Just then, the elevator dinged. She twisted around as it opened, and two women she recognized as first floor residents maneuvered their wheelchairs from the elevator. “I haven’t heard this song in ages,” one said to the other.
Demeter backed away to let them pass. She had enough to deal with. She couldn’t let more people get to third floor. She hurried to the elevator, kicked her tennis shoe off, and shoved the toe into the track of the doors, wedging it deep. She watched the doors roll almost shut, then pop open again.
Satisfied, she pressed through the crowd, advancing toward her apartment. She heard snippets of conversations, mentions of anti-materialism and Dali paintings, of Pink Floyd and Bob Dylan. Some man incredulously asked another, “You’ve never read Aldous Huxley’s The Doors of Perception?”
She narrowly avoided getting slapped as Emmet Johnson, now wearing pants—but only pants, threw his arms wide and declared, “Hell, Irene, I was wading shirtless in the Reflecting Pool in D.C. at the 1970 Honor America Day Smoke-In!”
A
few feet from her door, she encountered Diane and Dean. Patty stood between them with her fingers clamped on a half-smoked joint. There was a lazy look of bliss on her face.
Diane asked, “Don’t you feel better now?”
“Oh yeah. I sure do,” Patty said slowly, drawing out the word do. “I Scooby-doobie-doo.”
“It always helps with nausea,” Dean said. “I used to smoke it when I took chemo.”
“It always made your mouth dry, though,” Diane added. “And you were always so hungry.” She noticed Demeter. “Oh there you are. We wondered where you ran off to. Your party idea was fantastic! How did you get the whole floor involved?” Her arms lifted as she spoke and she started dancing. Was that The Twist? A moment later she stumbled and sidestepped. There was the sound of a clattering dish as she plopped down on the floor.
Patty burst out laughing.
“Are you okay?” Dean stepped forward.
“Yes, just help me up!”
Dean wrestled her onto her feet. She turned to see what she had bumped. “Who put a candle in the hall?”
The bottom of Diane’s shirt was on fire.
Demeter rushed forward and began smacking Diane’s rump to put out the flame.
Diane shrieked. Dean grabbed Demeter by the arm. He jerked her backwards. “What do you think you’re doing?”
Demeter pointed at the flames.
Dean bellowed and started smacking his wife’s behind. “Hold still! Hold still!”
Patty remained motionless the whole time, shoulders jumping in mute laughter.
The shouting caught the attention of those nearby. Curious heads turned and, except for the music—which had changed to “Everyday People”—silence settled into the hall.
Demeter threw her arms up and shouted. “This party is over. All of you go back to your apartments!”

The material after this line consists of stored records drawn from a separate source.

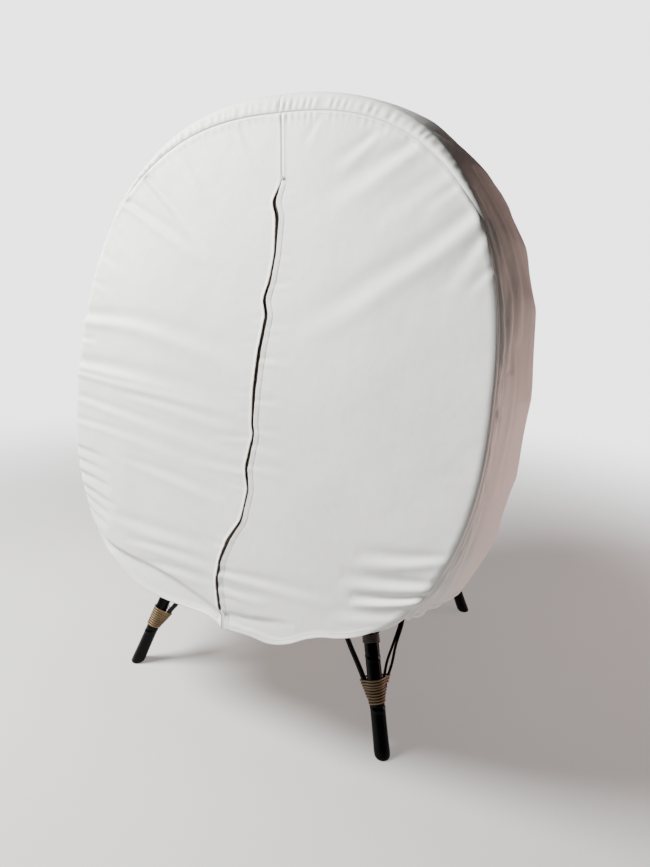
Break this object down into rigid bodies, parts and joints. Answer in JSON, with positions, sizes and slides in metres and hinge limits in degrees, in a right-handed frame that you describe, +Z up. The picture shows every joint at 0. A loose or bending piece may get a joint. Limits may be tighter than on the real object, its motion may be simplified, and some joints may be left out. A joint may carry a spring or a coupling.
{
  "type": "portable steam sauna",
  "caption": "Rattan pod on splayed legs under a white cloth cover that opens down the front, with a slatted floor, bench and steam pot inside.",
  "frame": {"origin": "on the ground, under the middle of the object", "axes": "+Z up, the cover opens towards -Y, +X is the right side seen from the front"},
  "size_m": [1.2594, 1.0372, 1.626],
  "materials": {
    "black_pole": "gloss black paint on rattan pole",
    "cane": "dark stained bent cane",
    "rattan_binding": "natural split rattan, satin",
    "dark_binding": "brown stained split rattan",
    "cover_cloth": "white coated cloth, soft satin",
    "slat_wood": "oiled",
    "cushion_cloth": "woven cotton",
    "appliance_white": "moulded, satin",
    "steel": "brushed",
    "dark_plastic": "fine moulded grain",
    "zip_metal": "nickel plated"
  },
  "bodies": {
    "frame": {"arch_middle": "black_pole", "back_panel": "cover_cloth", "bow_horizontal": "cane", "bow_vertical": "cane", "brace_back": "cane", "brace_front": "cane", "brace_left": "cane", "brace_right": "cane", "cross_rail_back": "black_pole", "cross_rail_front": "black_pole", "floor_joist_left": "black_pole", "floor_joist_right": "black_pole", "floor_slat_1": "slat_wood", "floor_slat_2": "slat_wood", "floor_slat_3": "slat_wood", "floor_slat_4": "slat_wood", "floor_slat_5": "slat_wood", "front_panel_left": "cover_cloth", "front_panel_right": "cover_cloth", "hoop_back": "black_pole", "hoop_front": "black_pole", "lashing_back_left": "rattan_binding", "lashing_back_right": "rattan_binding", "lashing_front_left": "rattan_binding", "lashing_front_right": "rattan_binding", "leg_back_left": "black_pole", "leg_back_right": "black_pole", "leg_front_left": "black_pole", "leg_front_right": "black_pole", "power_inlet": "dark_plastic", "rail_lashing_back_left": "dark_binding", "rail_lashing_back_right": "dark_binding", "rail_lashing_front_left": "dark_binding", "rail_lashing_front_right": "dark_binding", "seat_cushion": "cushion_cloth", "seat_end_left": "slat_wood", "seat_end_right": "slat_wood", "seat_slat_1": "slat_wood", "seat_slat_2": "slat_wood", "seat_slat_3": "slat_wood", "side_panel_left": "cover_cloth", "side_panel_right": "cover_cloth", "side_rail_left": "black_pole", "side_rail_right": "black_pole", "steamer_base": "appliance_white", "steamer_pot": "steel", "stringer_lower_left": "black_pole", "stringer_lower_right": "black_pole", "stringer_ridge": "black_pole", "stringer_side_left": "black_pole", "stringer_side_right": "black_pole", "stringer_upper_left": "black_pole", "stringer_upper_right": "black_pole"},
    "flap_left": {"door_flap_left": "cover_cloth"},
    "flap_right": {"door_flap_right": "cover_cloth"},
    "zip_slider": {"zip_slider": "zip_metal"},
    "steamer_lid": {"steamer_lid": "steel", "lid_knob": "dark_plastic"},
    "dial": {"steamer_dial": "dark_plastic"},
    "power_button": {"steamer_button": "dark_plastic"}
  },
  "joints": [
    {"name": "flap_left_fold", "type": "hinge", "parent": "frame", "child": "flap_left", "pos_m": [-0.2225, -0.4064, 0.9161], "axis": [-0.4126, -0.1582, -0.8971], "range_deg": [0, 115]},
    {"name": "flap_right_fold", "type": "hinge", "parent": "frame", "child": "flap_right", "pos_m": [0.2225, -0.4064, 0.9161], "axis": [-0.4126, 0.1582, 0.8971], "range_deg": [0, 115]},
    {"name": "zip_slide", "type": "slide", "parent": "flap_right", "child": "zip_slider", "axis": [0, 0.1736, 0.9848], "range_m": [0, 1.05]},
    {"name": "lid_lift", "type": "slide", "parent": "frame", "child": "steamer_lid", "axis": [0, 0, 1], "range_m": [0, 0.035]},
    {"name": "dial_turn", "type": "hinge", "parent": "frame", "child": "dial", "pos_m": [0.045, -0.047, 0.4035], "axis": [0, -1, 0], "range_deg": [0, 270]},
    {"name": "button_press", "type": "slide", "parent": "frame", "child": "power_button", "axis": [0, 1, 0], "range_m": [0, 0.002], "stiffness_N_per_m": 300}
  ]
}
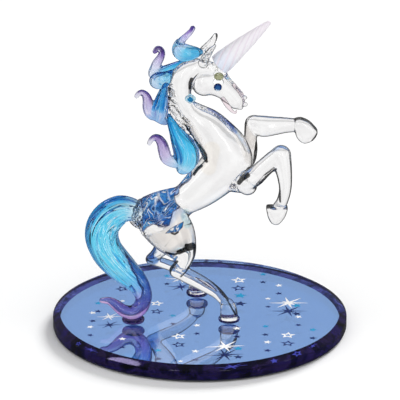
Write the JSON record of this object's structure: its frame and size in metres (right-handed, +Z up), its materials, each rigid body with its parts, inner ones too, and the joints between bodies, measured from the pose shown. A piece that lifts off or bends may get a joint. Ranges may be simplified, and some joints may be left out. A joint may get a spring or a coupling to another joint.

Patty wedged the joint in the corner of her mouth and put her hands on Demeter’s shoulders. “Go to your room, you old bat. We’re having fun.” She shoved Demeter so hard she backpedaled over the threshold.
Demeter stood in her living room, stunned, as her three former guests traipsed merrily down the hall.
It’s my spell. It’s running amok.
She thought back over her wording. “Smoke ’em if you got ’em,” was, to her, not only clever but a good way to get around the rules of magic. A practitioner was never to cause harm to or to interfere with the free will of another person. She had assumed that if there were other smokers on the premises they would not harm themselves further, nor would this interfere with their free will as they were already smokers.